“C’è un grande rispetto, oltre che chiaramente umano, dato che mio fratello è il mio migliore amico, anche artistico, perché mio fratello Fabio è il miglior regista che ho incontrato nella mia vita”: così Damiano D’Innocenzo, ospite insieme a suo fratello Fabio, alla XXVIII edizione del festival salernitano Linea d’Ombra Festival 2023, in conversazione con il co-direttore artistico Boris Sollazzo e con il pubblico in sala e on line di Linea d’Ombra.
Tre film all’attivo – La terra dell’abbastanza, Favolacce e America Latina, e una serie che deve ancora arrivare, prossimamente su Sky, Dostoevskij, con protagonista Filippo Timi “un attore eccezionale, che ha dato tutto, emotivamente e anche fisicamente, ha perso 15 chili per entrare in questo personaggio. Siamo stati sei mesi sul set, ma non è stata mai una fatica. Eravamo stanchi il giorno dopo avere finito perché ci mancava. Sky ci ha dato carta bianca, ci ha permesso di fare tutto quello che volevamo, forse alla fine non la vedrà mai nessuno perché è troppo cupa”, dicono ovviamente scherzando.
Resta avvolto nel mistero uno dei progetti più attesi del 2024, ma la conversazione offre l’occasione per scoprire qualcosa in più sui gemelli romani, partendo proprio dal tema dell’edizione di quest’anno di Linea d’Ombra, Cha(lle)nge, fortemente voluto dai direttori artistici Giuseppe D’Antonio e Boris Sollazzo.
“Questa crasi che avete scelto tra sfida e cambiamento” è Damiano a parlare “ci fa pensare che la nostra sfida, è quella di non cambiare, di restare come eravamo 5 anni fa e come siamo adesso. È difficile non lasciarsi sedurre dalle sporadiche sirene dell’industria del cinema italiano, che ti dice che sei già arrivato, che sei già un maestro, e tutte le altre cose che di noi scrivono, e non é che non ci piacciano le carezze, ma noi siamo fatti a modo nostro, siamo quelli senza scuole di cinema, nati senza, tra virgolette, i genitori giusti, ci siamo sempre dovuti meritare tutto. Per tanti anni abbiamo fatto i ghost writer, che significa che scrivi un copione e poi sparisci quando c’è da incassare i soldi e vedere il tuo nome a fine film, e sono giorni, mesi, anni che non voglio dimenticare. Per come Fabio e io intendiamo il cinema, quindi un atto di coraggio, crediamo sia il sentimento migliore”.

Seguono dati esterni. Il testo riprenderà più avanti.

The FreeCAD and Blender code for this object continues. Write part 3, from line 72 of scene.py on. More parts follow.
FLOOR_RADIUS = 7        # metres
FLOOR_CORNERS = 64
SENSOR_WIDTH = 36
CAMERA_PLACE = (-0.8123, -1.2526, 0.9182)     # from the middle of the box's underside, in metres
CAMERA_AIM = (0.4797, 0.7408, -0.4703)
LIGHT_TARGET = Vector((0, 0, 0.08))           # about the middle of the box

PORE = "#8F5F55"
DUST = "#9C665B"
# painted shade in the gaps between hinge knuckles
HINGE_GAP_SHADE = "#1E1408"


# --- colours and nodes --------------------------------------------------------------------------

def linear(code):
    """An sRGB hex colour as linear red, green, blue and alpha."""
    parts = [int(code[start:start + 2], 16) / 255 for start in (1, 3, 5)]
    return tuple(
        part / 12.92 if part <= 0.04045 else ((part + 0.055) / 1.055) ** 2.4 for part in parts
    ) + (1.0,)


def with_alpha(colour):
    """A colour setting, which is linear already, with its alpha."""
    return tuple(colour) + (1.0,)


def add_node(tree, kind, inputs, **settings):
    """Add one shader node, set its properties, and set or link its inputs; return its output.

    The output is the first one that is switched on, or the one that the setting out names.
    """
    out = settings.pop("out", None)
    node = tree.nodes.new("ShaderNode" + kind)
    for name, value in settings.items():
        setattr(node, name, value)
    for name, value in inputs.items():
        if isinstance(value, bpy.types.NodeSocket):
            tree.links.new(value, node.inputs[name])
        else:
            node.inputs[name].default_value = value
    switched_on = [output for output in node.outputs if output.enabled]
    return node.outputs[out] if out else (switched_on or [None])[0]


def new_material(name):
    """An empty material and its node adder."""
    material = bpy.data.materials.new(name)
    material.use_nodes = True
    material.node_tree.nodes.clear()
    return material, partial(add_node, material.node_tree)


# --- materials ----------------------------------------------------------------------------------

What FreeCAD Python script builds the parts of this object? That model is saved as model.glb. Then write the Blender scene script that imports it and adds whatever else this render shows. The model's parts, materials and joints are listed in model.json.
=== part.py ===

“Ovviamente i genitori sono giustissimi per quelli che sono i figli” gli fa eco Fabio. “Ci hanno insegnato l’arte dello stare al mondo, e ci vuole una grandissima ironia. Con La terra dell’abbastanza siamo andati sul set senza avere consumato il rapporto sessuale col cinema, vergini. Adesso siamo nella fase del palpeggiamento, del sesso orale, e rivendichiamo questa forma che non è dilettantismo, ma purezza e non omologazione. A volte ci sentiamo imbucati alla festa, ma è un sentimento piacevole, ti costringe a guardare, ad accettare il fatto che si può fare qualcosa di bello soprattutto perché si è fuori luogo. Abbiamo fatto un percorso che somigliava a noi, nelle fortune, nelle sfortune”.
I fratelli D’Innocenzo sono delle schegge impazzite nel panorama cinematografico italiano che “negli anni 90 fino all’inizio anni 2000 ha avuto 15 anni mortiferi, era italiano ma non era cinema. Noi eravamo molto supponenti, e lo siamo ancora rispetto al 97% dei registi conosciamo, ma per una ragione molto solida, ovvero che non c’è rispetto di fronte a quanto si può essere privilegiati. È importante alzare la mano e dire voglio raccontare una storia e chi ha la possibilità di farlo deve averla questa storia, ci pare il minimo indispensabile”.
Aperti, senza paura delle loro idee e delle loro opinioni, sinceri, anche spiazzanti, come quando confessano di “avere inseguito Aldo Baglio. Non ci fa ridere quando lavora nel trio con Giovanni e Giacomo, ma ha una faccia stupenda e gli abbiamo sempre proposto ruoli tragici. E lo stesso abbiamo fatto con Checco Zalone, è un attore fantastico, ma ci ha sempre detto no”.
Chissà che prima o poi non accetti, per creare un corto circuito incredibile nel cinema italiano contemporaneo insieme a questi due ragazzi di 34 anni che in cinque stagioni hanno conquistato la critica internazionale, ma che restano due fratelli con la passione per il cinema, la letteratura e la Roma. “Avevamo proposto ai Friedkin di fare la regia delle partite della Roma, non ci hanno mai risposto”. Peccato, sarebbe una bellissima favolaccia.